_Exercise requirements_
Output the full material exactly as it appears here.

_Source excerpt_
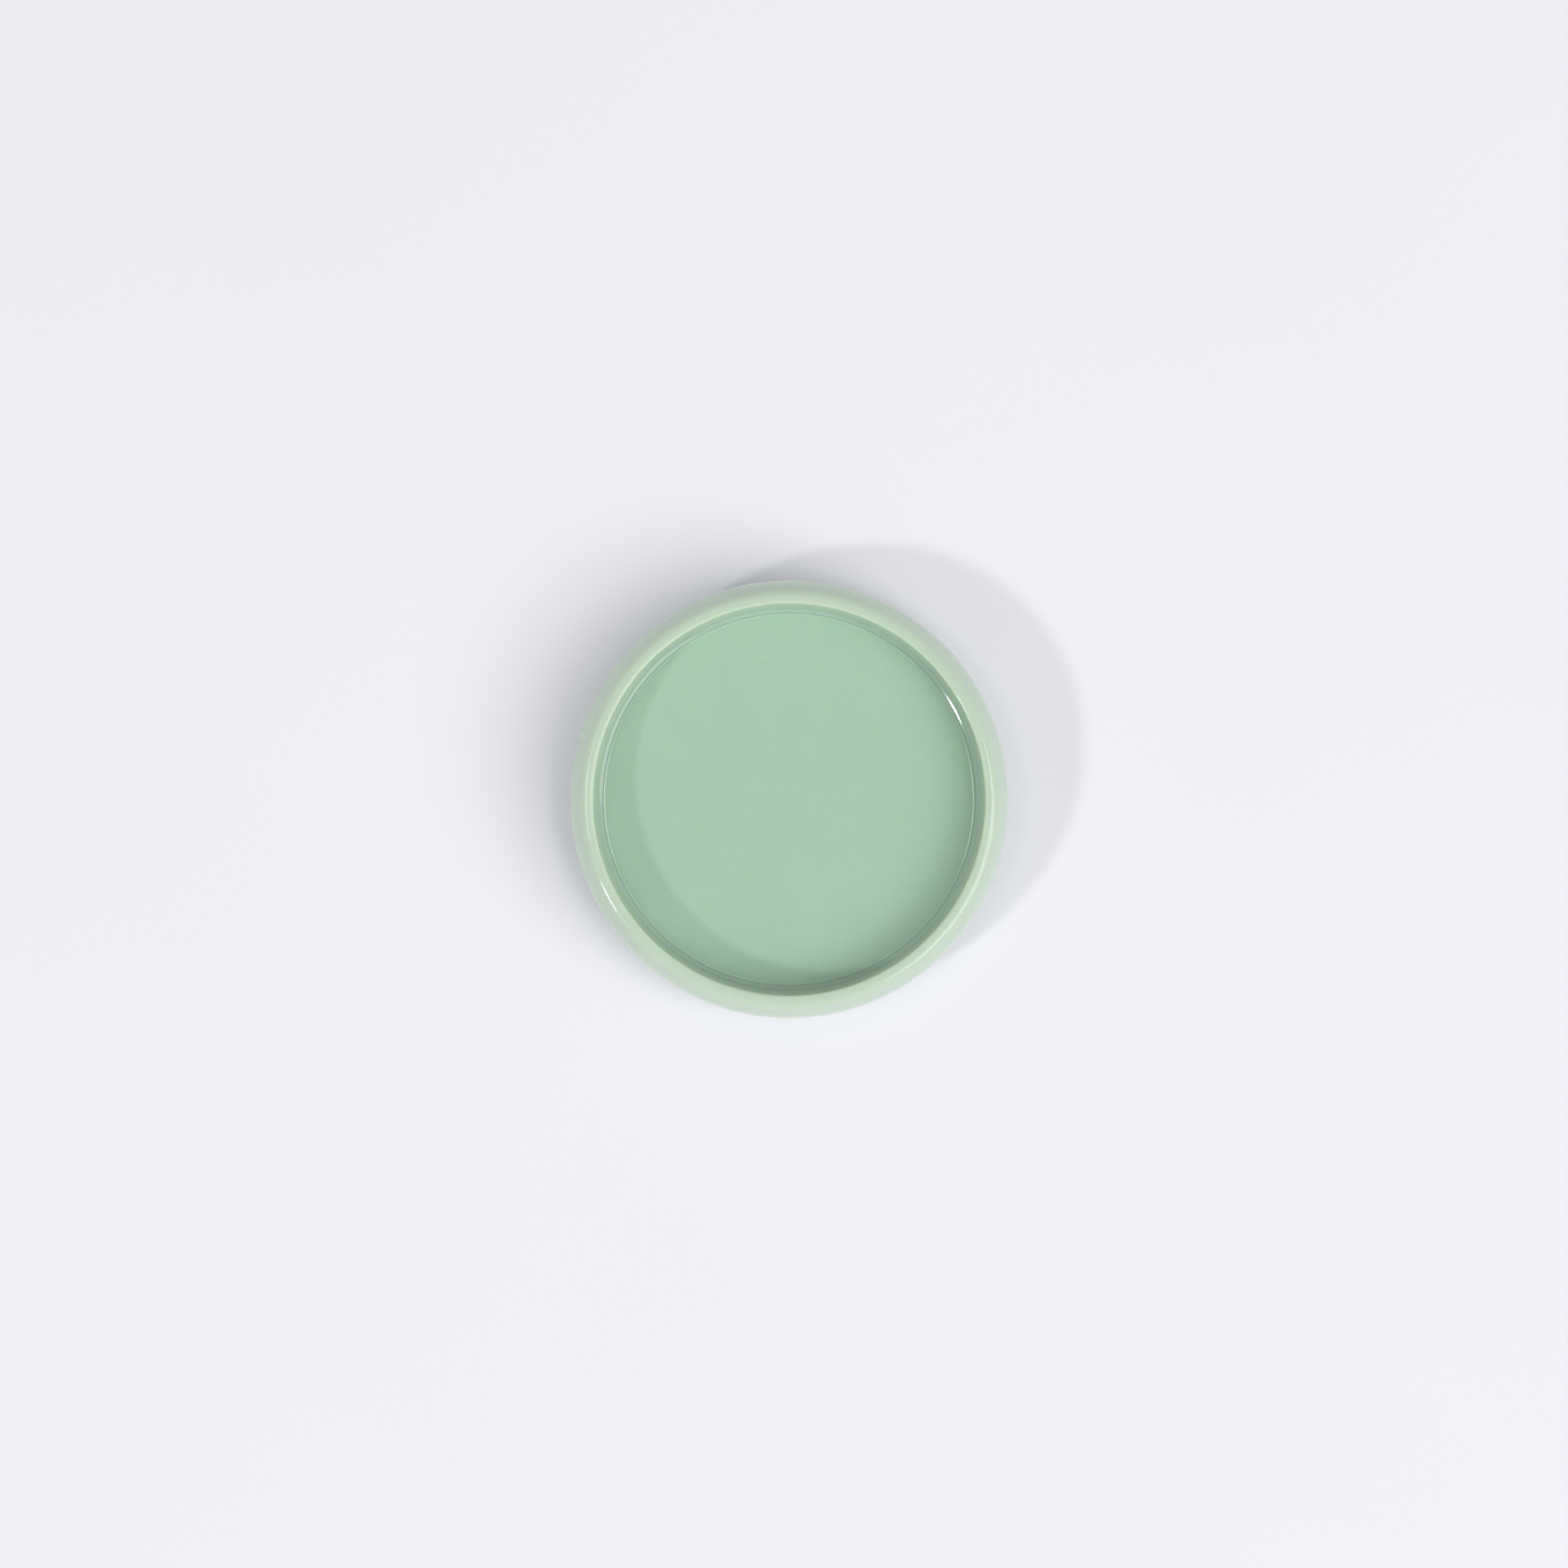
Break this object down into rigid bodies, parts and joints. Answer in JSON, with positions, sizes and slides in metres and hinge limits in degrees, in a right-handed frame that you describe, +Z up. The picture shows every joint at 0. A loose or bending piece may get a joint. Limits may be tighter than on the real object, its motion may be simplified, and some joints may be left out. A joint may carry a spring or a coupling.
{
  "type": "round pocket wet palette",
  "caption": "Round pocket wet palette with a press-on lid whose recessed glossy top is a mixing well, over a tray with sponge, membrane paper, seal ring and grip pads.",
  "frame": {"origin": "middle of the foot pads' undersides, on the palette's axis, with the lid closed", "axes": "+Z up along the palette's axis, from the tray to the lid; the foot pads lie on the diagonals between X and Y"},
  "size_m": [0.076, 0.076, 0.018],
  "materials": {
    "mint_plastic": "glossy injection-moulded mint-green polypropylene, slightly translucent",
    "milky_silicone": "matt milky silicone",
    "cellulose_sponge": "open-pored cellulose sponge, damp",
    "membrane_paper": "smooth semi-transparent membrane paper"
  },
  "bodies": {
    "tray": {"base_tray": "mint_plastic", "foot_pad_1": "milky_silicone", "foot_pad_2": "milky_silicone", "foot_pad_3": "milky_silicone", "foot_pad_4": "milky_silicone", "sponge_pad": "cellulose_sponge", "palette_paper": "membrane_paper"},
    "seal": {"lid_seal": "milky_silicone"},
    "lid": {"lid": "mint_plastic"}
  },
  "joints": [
    {"name": "lid_lift", "type": "slide", "parent": "tray", "child": "seal", "axis": [0, 0, 1], "range_m": [0, 0.045]},
    {"name": "lid_turn", "type": "hinge", "parent": "seal", "child": "lid", "pos_m": [0, 0, 0.0138], "axis": [0, 0, 1], "continuous": true}
  ]
}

_Result of this task_
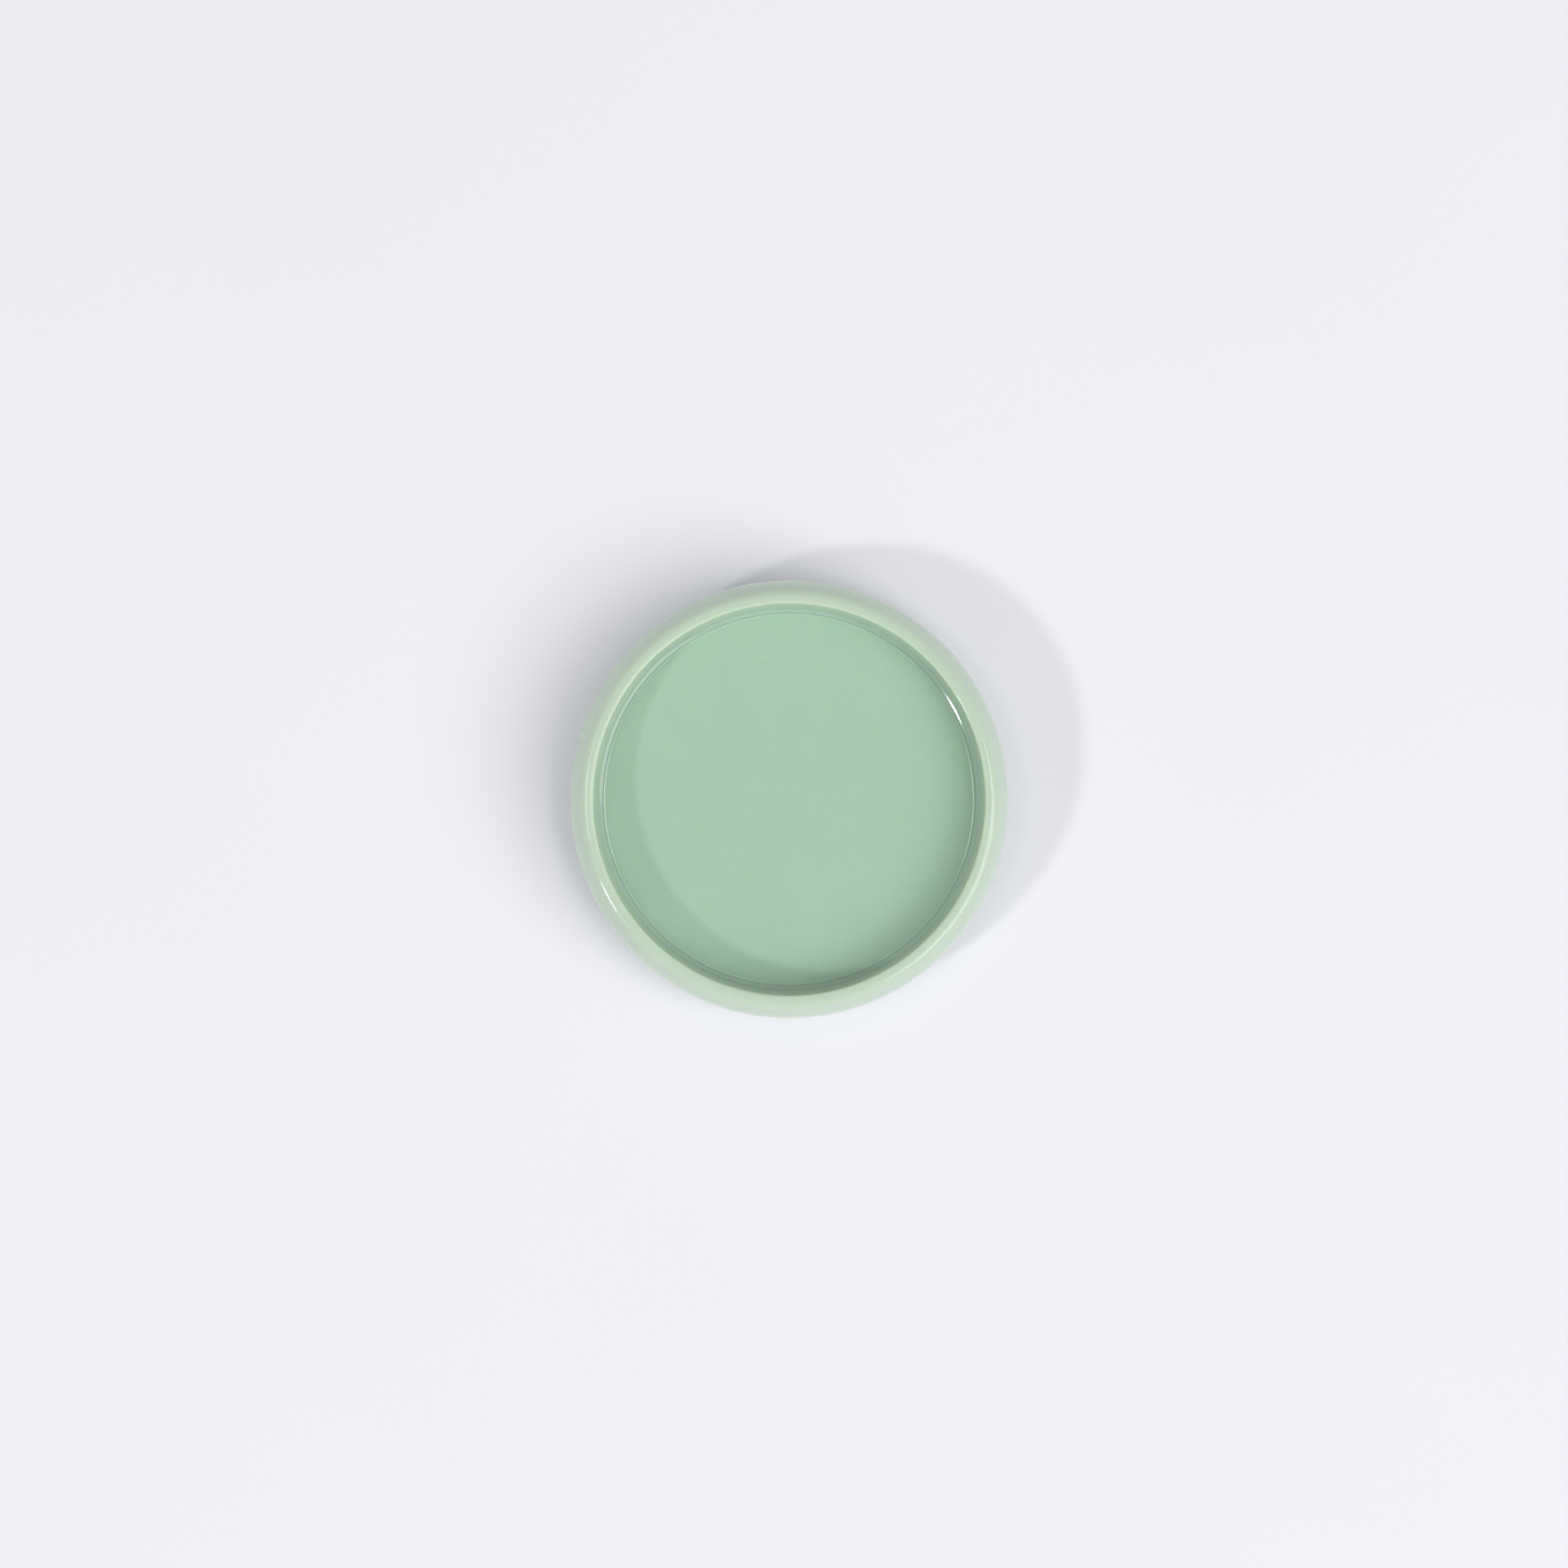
Break this object down into rigid bodies, parts and joints. Answer in JSON, with positions, sizes and slides in metres and hinge limits in degrees, in a right-handed frame that you describe, +Z up. The picture shows every joint at 0. A loose or bending piece may get a joint. Limits may be tighter than on the real object, its motion may be simplified, and some joints may be left out. A joint may carry a spring or a coupling.
{
  "type": "round pocket wet palette",
  "caption": "Round pocket wet palette with a press-on lid whose recessed glossy top is a mixing well, over a tray with sponge, membrane paper, seal ring and grip pads.",
  "frame": {"origin": "middle of the foot pads' undersides, on the palette's axis, with the lid closed", "axes": "+Z up along the palette's axis, from the tray to the lid; the foot pads lie on the diagonals between X and Y"},
  "size_m": [0.076, 0.076, 0.018],
  "materials": {
    "mint_plastic": "glossy injection-moulded mint-green polypropylene, slightly translucent",
    "milky_silicone": "matt milky silicone",
    "cellulose_sponge": "open-pored cellulose sponge, damp",
    "membrane_paper": "smooth semi-transparent membrane paper"
  },
  "bodies": {
    "tray": {"base_tray": "mint_plastic", "foot_pad_1": "milky_silicone", "foot_pad_2": "milky_silicone", "foot_pad_3": "milky_silicone", "foot_pad_4": "milky_silicone", "sponge_pad": "cellulose_sponge", "palette_paper": "membrane_paper"},
    "seal": {"lid_seal": "milky_silicone"},
    "lid": {"lid": "mint_plastic"}
  },
  "joints": [
    {"name": "lid_lift", "type": "slide", "parent": "tray", "child": "seal", "axis": [0, 0, 1], "range_m": [0, 0.045]},
    {"name": "lid_turn", "type": "hinge", "parent": "seal", "child": "lid", "pos_m": [0, 0, 0.0138], "axis": [0, 0, 1], "continuous": true}
  ]
}